■ **Work required**: Reproduce exactly the lines of the material beneath, from the line that contains "spoke_plate();" to the line that contains "obj.data.transform(world)", both included, and no other lines.

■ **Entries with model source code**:
====
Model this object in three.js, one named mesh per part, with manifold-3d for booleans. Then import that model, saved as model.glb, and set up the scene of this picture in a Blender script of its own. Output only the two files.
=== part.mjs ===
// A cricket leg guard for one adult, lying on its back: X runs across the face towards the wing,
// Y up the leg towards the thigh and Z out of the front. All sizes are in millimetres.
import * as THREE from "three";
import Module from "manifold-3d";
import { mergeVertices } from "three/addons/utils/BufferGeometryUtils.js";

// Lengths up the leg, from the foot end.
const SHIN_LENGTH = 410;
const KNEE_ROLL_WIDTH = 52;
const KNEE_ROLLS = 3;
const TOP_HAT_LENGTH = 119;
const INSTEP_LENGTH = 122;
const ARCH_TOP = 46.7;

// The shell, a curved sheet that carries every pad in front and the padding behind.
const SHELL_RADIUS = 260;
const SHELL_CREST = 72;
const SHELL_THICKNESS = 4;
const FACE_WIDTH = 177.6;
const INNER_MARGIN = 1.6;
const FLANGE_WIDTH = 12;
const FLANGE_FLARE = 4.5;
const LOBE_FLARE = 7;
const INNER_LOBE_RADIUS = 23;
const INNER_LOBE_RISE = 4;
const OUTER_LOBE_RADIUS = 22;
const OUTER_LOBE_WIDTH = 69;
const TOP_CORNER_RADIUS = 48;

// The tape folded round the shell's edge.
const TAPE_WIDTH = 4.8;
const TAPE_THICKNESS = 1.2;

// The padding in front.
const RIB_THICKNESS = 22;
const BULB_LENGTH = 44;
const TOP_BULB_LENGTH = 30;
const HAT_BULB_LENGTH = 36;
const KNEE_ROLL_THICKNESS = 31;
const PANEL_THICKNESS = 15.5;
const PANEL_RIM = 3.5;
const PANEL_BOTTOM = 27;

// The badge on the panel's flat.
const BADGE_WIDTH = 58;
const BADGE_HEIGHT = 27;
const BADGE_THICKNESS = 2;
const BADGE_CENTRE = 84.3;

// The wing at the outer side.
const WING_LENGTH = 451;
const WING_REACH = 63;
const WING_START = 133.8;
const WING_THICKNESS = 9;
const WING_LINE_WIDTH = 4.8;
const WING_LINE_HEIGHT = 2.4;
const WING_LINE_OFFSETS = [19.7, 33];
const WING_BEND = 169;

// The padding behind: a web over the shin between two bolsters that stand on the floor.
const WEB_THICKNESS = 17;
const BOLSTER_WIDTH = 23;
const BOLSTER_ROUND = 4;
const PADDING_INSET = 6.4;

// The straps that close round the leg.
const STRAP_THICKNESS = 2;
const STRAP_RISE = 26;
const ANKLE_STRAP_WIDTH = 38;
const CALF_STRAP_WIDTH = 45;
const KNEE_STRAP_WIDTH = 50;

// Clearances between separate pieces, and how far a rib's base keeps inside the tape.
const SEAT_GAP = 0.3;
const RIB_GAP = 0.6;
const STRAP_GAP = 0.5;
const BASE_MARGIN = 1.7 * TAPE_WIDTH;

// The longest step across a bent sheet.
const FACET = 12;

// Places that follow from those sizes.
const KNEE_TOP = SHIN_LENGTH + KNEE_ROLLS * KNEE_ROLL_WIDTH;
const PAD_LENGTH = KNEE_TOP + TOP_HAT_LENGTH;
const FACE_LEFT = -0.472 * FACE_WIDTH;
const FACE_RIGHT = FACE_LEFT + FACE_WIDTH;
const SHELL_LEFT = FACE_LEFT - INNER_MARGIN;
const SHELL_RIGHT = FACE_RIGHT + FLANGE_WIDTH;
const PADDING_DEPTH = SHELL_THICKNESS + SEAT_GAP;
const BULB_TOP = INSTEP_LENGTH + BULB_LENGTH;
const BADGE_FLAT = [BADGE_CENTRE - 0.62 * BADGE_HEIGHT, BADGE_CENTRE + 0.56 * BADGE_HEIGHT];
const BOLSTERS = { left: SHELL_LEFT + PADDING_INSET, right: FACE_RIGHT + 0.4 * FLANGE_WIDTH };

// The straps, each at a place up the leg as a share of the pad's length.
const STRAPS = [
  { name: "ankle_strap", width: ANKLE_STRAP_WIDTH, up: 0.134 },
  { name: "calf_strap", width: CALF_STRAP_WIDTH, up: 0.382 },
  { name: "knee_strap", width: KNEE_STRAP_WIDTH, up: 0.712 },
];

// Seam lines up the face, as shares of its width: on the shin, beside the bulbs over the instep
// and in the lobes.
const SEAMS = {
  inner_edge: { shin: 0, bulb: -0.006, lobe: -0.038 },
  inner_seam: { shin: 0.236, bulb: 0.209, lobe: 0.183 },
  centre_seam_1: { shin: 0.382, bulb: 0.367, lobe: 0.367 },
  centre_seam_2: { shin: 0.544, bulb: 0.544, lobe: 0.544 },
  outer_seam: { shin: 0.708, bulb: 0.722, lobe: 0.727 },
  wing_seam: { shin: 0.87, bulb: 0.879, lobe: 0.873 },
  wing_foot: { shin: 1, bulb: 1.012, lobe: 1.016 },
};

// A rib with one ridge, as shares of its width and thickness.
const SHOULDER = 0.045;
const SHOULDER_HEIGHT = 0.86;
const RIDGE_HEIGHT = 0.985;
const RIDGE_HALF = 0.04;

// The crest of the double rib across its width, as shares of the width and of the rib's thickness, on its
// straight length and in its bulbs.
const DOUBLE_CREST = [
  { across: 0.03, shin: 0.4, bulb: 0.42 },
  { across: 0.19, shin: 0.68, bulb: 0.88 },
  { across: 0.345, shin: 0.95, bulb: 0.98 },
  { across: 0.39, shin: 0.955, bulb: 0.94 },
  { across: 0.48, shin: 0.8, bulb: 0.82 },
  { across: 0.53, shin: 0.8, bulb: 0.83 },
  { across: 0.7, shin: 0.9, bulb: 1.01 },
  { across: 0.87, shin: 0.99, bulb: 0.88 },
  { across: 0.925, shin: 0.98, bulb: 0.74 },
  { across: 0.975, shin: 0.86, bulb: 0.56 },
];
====
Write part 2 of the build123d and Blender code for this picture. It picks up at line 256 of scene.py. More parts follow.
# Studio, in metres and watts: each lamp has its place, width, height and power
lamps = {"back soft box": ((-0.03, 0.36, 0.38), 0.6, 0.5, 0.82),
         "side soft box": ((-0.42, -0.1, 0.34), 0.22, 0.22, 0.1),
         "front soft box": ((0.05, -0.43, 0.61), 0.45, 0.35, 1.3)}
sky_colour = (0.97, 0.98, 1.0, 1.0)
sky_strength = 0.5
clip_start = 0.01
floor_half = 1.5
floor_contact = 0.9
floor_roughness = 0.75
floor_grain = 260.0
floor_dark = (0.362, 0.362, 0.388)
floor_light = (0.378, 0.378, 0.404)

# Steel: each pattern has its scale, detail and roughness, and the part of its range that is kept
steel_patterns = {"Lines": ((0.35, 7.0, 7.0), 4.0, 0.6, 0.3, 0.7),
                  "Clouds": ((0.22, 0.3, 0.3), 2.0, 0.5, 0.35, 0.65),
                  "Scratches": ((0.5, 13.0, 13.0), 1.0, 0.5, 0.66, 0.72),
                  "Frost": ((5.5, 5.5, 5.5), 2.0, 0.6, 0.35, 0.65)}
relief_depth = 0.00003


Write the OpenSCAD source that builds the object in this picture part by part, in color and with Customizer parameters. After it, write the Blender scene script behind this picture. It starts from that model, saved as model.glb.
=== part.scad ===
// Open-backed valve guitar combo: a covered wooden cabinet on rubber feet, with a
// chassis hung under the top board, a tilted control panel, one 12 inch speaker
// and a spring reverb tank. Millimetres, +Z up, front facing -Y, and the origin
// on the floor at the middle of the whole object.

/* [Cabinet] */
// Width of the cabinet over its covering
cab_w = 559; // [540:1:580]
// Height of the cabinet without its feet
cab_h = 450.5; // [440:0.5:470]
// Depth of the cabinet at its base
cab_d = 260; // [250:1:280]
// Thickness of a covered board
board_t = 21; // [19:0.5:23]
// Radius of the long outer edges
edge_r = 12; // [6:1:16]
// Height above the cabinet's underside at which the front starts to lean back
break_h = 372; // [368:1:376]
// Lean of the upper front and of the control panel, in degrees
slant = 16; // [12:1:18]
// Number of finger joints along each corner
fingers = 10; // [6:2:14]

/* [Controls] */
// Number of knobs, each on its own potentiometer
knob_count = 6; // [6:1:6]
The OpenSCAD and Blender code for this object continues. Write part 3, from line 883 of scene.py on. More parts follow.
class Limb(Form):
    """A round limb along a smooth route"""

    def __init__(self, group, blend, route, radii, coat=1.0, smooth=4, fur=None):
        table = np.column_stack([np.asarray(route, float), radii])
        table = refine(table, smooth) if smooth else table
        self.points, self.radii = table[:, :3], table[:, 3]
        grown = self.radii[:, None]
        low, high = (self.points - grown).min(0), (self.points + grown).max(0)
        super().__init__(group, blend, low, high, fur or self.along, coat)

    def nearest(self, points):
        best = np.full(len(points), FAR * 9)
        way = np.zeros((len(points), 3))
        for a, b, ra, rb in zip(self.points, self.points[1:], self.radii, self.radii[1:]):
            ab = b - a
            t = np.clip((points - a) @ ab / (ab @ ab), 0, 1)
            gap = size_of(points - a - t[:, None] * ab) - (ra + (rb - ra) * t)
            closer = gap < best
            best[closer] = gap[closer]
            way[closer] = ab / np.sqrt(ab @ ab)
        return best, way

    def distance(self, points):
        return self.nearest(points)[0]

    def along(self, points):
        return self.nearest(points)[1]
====
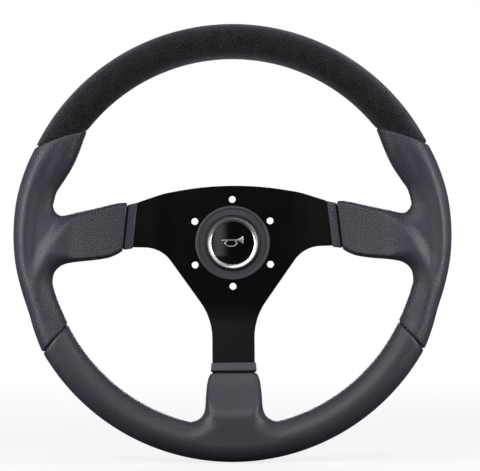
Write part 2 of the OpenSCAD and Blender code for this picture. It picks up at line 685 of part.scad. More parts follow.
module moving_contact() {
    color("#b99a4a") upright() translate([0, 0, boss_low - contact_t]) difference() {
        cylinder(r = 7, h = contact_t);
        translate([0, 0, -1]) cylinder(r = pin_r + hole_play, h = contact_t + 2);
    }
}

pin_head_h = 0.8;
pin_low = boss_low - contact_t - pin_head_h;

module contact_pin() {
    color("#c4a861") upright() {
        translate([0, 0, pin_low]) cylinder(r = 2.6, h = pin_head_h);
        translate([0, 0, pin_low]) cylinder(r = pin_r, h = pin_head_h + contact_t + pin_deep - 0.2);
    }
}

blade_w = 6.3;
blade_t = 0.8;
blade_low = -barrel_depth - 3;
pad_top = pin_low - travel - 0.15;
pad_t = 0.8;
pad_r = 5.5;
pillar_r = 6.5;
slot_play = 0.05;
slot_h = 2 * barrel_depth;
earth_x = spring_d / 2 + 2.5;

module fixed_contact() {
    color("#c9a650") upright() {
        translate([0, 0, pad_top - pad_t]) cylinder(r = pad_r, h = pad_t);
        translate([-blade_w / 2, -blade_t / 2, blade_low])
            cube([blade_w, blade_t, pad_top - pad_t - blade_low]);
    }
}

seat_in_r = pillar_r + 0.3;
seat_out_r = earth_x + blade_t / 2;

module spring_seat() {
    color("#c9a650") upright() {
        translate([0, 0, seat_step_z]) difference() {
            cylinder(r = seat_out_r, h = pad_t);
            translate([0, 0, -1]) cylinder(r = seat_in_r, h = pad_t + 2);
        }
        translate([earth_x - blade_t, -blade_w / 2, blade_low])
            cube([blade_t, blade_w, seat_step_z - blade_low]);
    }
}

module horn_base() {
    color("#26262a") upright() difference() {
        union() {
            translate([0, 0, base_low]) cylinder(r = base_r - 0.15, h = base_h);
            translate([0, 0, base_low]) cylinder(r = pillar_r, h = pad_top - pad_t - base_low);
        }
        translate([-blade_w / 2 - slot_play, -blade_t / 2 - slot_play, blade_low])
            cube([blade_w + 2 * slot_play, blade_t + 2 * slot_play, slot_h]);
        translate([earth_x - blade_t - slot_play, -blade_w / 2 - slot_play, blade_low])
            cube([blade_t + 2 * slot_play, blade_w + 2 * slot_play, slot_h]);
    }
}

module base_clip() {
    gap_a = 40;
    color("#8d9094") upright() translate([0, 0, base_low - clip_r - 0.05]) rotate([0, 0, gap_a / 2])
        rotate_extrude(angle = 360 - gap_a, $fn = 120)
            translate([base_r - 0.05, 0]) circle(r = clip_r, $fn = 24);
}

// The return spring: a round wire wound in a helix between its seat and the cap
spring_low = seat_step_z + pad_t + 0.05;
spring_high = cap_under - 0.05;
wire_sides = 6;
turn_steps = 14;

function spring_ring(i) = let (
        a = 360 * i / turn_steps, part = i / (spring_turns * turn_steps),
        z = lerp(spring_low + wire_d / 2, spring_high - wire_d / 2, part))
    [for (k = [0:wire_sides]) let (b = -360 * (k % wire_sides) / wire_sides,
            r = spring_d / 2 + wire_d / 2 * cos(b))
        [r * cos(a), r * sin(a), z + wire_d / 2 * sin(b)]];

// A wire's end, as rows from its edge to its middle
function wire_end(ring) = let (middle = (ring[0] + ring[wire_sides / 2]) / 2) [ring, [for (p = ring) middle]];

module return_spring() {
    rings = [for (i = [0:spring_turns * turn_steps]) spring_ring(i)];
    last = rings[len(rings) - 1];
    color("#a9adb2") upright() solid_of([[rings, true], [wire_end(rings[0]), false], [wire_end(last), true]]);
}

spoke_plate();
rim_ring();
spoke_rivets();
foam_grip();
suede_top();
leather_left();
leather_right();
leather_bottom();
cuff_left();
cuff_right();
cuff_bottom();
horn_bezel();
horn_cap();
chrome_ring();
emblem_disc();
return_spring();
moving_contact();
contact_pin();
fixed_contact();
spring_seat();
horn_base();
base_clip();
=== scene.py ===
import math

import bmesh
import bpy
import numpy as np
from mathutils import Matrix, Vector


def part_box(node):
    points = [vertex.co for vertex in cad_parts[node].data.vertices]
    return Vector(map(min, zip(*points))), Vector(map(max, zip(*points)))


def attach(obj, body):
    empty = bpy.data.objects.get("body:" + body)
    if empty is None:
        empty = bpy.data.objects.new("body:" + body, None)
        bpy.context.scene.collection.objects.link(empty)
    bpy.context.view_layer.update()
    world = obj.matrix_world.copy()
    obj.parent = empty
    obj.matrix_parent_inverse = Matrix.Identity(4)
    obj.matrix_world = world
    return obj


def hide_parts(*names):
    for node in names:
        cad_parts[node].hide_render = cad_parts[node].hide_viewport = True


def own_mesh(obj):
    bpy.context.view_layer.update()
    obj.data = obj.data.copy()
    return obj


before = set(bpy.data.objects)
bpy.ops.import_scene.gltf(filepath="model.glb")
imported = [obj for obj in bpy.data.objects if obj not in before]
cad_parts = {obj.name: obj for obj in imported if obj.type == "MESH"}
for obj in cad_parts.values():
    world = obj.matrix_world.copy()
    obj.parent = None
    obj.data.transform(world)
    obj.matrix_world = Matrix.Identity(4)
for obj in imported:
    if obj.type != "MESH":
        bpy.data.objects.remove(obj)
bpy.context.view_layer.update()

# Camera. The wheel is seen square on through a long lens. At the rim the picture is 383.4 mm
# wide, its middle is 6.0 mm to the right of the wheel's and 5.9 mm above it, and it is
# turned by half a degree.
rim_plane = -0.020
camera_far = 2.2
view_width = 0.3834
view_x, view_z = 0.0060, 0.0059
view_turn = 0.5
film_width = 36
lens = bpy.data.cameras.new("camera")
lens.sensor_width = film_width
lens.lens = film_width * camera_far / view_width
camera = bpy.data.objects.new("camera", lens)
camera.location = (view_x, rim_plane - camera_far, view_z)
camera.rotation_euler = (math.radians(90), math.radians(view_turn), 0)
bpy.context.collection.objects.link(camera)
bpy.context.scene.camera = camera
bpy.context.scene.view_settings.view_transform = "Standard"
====
■ **Output of the task**:
spoke_plate();
rim_ring();
spoke_rivets();
foam_grip();
suede_top();
leather_left();
leather_right();
leather_bottom();
cuff_left();
cuff_right();
cuff_bottom();
horn_bezel();
horn_cap();
chrome_ring();
emblem_disc();
return_spring();
moving_contact();
contact_pin();
fixed_contact();
spring_seat();
horn_base();
base_clip();
=== scene.py ===
import math

import bmesh
import bpy
import numpy as np
from mathutils import Matrix, Vector


def part_box(node):
    points = [vertex.co for vertex in cad_parts[node].data.vertices]
    return Vector(map(min, zip(*points))), Vector(map(max, zip(*points)))


def attach(obj, body):
    empty = bpy.data.objects.get("body:" + body)
    if empty is None:
        empty = bpy.data.objects.new("body:" + body, None)
        bpy.context.scene.collection.objects.link(empty)
    bpy.context.view_layer.update()
    world = obj.matrix_world.copy()
    obj.parent = empty
    obj.matrix_parent_inverse = Matrix.Identity(4)
    obj.matrix_world = world
    return obj


def hide_parts(*names):
    for node in names:
        cad_parts[node].hide_render = cad_parts[node].hide_viewport = True


def own_mesh(obj):
    bpy.context.view_layer.update()
    obj.data = obj.data.copy()
    return obj


before = set(bpy.data.objects)
bpy.ops.import_scene.gltf(filepath="model.glb")
imported = [obj for obj in bpy.data.objects if obj not in before]
cad_parts = {obj.name: obj for obj in imported if obj.type == "MESH"}
for obj in cad_parts.values():
    world = obj.matrix_world.copy()
    obj.parent = None
    obj.data.transform(world)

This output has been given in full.